Недалека воздушная дорога ,

Один лишь миг, и я перед тобой .

.

И в этот миг незримого свиданья

Нездешний свет вновь озарит тебя.

Образ «незримого свиданья» заканчивается в другом стихотворении:

Пусть и ты не веришь этой встрече,

Все равно – не спорю я с тобой…

.

О, что значат все слова и речи,

Этих чувств отлив или прибой,

Перед тайною нездешней нашей встречи,

Перед вечною, недвижною судьбой.

Но кого может повстречать душа в этой «безбрежности лазурной», вне условий нашего бытия? Только ли тех, кто также волей нарушил условия Времени, или и тех, кто насильственно был из этих условий выведен? Вл. Соловьев верил в последнее. Он верил в возможность общения тех, кто «заключен в темнице мира тленной», и тех, кто уже вступил «в обитель примиренья». Между ними он не видел, как Пушкин, «недоступной черты». Вл. Соловьев, посвятивший свой главный труд «отцу и деду с чувством вечной связи», посвящавший в последние годы жизни свои стихи А. Фету (тогда как по обычаю уже следовало посвящать «памяти А. Фета»), – в своих стихах прямо говорит нам, какими близкими чувствовал он себе тех, «кого уж нет»:

Едва покинул я житейское волненье,

Отшедшие друзья уж собрались толпой…

Лишь только тень живых, мелькнувши, исчезает,

Тень мертвых уж близка,

И радость горькая им снова отвечает

И сладкая тоска…

Умершие вышли из мира Времени, но «ключи бытия у меня», говорит Вечность… Отсюда уже один только шаг к последнему этапу в борьбе духа с Временем: к победе над Смертью.

3

В ощущении вечной связи с прошлым, в мгновениях « за – душевной» жизни, открывающих окна в Вечность в стенах «темницы жизни тленной», в сознании неразрывности мира живых и мира мертвых – проявляется в человеке начало Вечности. Однако человек на земле все же «себя забывший и забытый бог». Что же в этом «стремлении смутном» мировой жизни напоминает ему о его божественном происхождении? Какая сила его поддерживает в борьбе со Злом, с Временем?

Эту силу Вл. Соловьев называл Любовью:

Смерть и Время царят на земле, —

Ты владыками их не зови.

Все, кружась, исчезает во мгле,

Неподвижно лишь Солнце Любви.

Любовь есть божественное начало в человеке; ее воплощение на земле мы называем Женственностью; ее внеземной идеал – Вечной Женственностью. Из этих понятий возникает новый круг стихотворений Вл. Соловьева, посвященных любви.

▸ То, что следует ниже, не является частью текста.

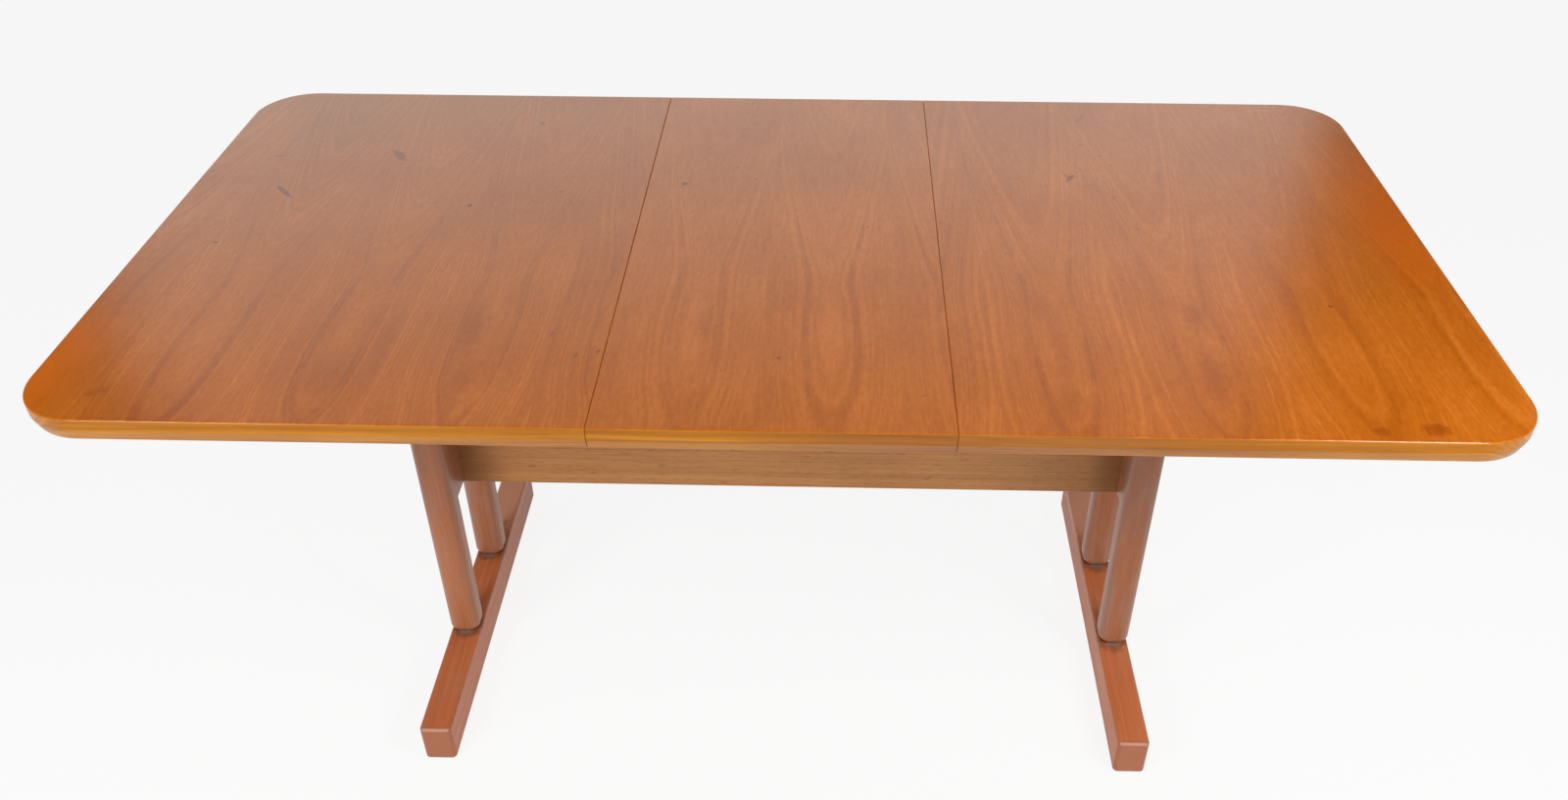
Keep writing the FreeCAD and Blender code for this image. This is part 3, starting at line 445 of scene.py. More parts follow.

В его поэзии слово «любовь» всегда имеет особое, мистическое значение. «Любовь» постоянно противополагается «злой жизни»:

Злую жизнь, что кипела в крови,

Поглотило стремленье безбрежное

Роковой беззаветной любви.

(«Роковой» любовь названа не в смысле чего-то губительного, но как чувство таинственное, сверхземное.) Столь же решительно «Любовь» противополагается «страсти», т. е. любви чувственной, как наиболее характерному проявлению «злой жизни».

Страсти волну с ее пеной кипучей

Тщетным желаньем, дитя, не лови;

Вверх погляди на недвижно-могучий,

С небом сходящийся берег любви .

Было бы неосторожно сказать, что это служение поэзии Вл. Соловьева единой Афродите, небесной, было вполне безупречным. Некоторые стихи, кажется нам, отнесены к ней не без искусственности и в своей глубине, в своей художественной сущности служат другой Афродите – мирской (по определению самого Вл. Соловьева). Такие стихотворения, как «Тесно сердце, я вижу, твое для меня…», «Милый друг, не верю я нисколько…», «Вижу очи твои изумрудные…» и некоторые другие, вряд ли могут называться гимнами Той, кто воистину «чистейшей прелести чистейший образец»…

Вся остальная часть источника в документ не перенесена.